# Records to use start
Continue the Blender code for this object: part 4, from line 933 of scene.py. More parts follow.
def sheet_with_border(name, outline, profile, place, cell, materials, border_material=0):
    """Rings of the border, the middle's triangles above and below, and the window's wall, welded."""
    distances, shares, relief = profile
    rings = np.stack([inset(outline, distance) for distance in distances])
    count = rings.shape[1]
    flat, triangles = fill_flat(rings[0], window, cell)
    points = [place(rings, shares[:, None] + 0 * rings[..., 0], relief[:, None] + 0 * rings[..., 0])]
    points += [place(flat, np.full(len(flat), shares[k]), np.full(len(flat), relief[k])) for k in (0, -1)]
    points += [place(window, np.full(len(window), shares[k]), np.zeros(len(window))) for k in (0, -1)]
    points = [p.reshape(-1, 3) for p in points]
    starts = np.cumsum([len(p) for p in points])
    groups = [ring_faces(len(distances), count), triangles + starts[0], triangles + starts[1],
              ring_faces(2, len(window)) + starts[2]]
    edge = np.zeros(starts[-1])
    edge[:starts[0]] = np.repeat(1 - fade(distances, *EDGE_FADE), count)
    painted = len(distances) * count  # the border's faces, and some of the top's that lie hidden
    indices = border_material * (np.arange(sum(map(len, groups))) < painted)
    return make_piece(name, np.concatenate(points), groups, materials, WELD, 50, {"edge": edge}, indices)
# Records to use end
# Records to use start
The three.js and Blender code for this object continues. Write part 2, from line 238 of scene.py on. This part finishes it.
# Records to use end
Challenge: Using the listing above, pick out each line that contains the word "from", then copy it.

Exercise solution:
Continue the Blender code for this object: part 4, from line 933 of scene.py. More parts follow.
The three.js and Blender code for this object continues. Write part 2, from line 238 of scene.py on. This part finishes it.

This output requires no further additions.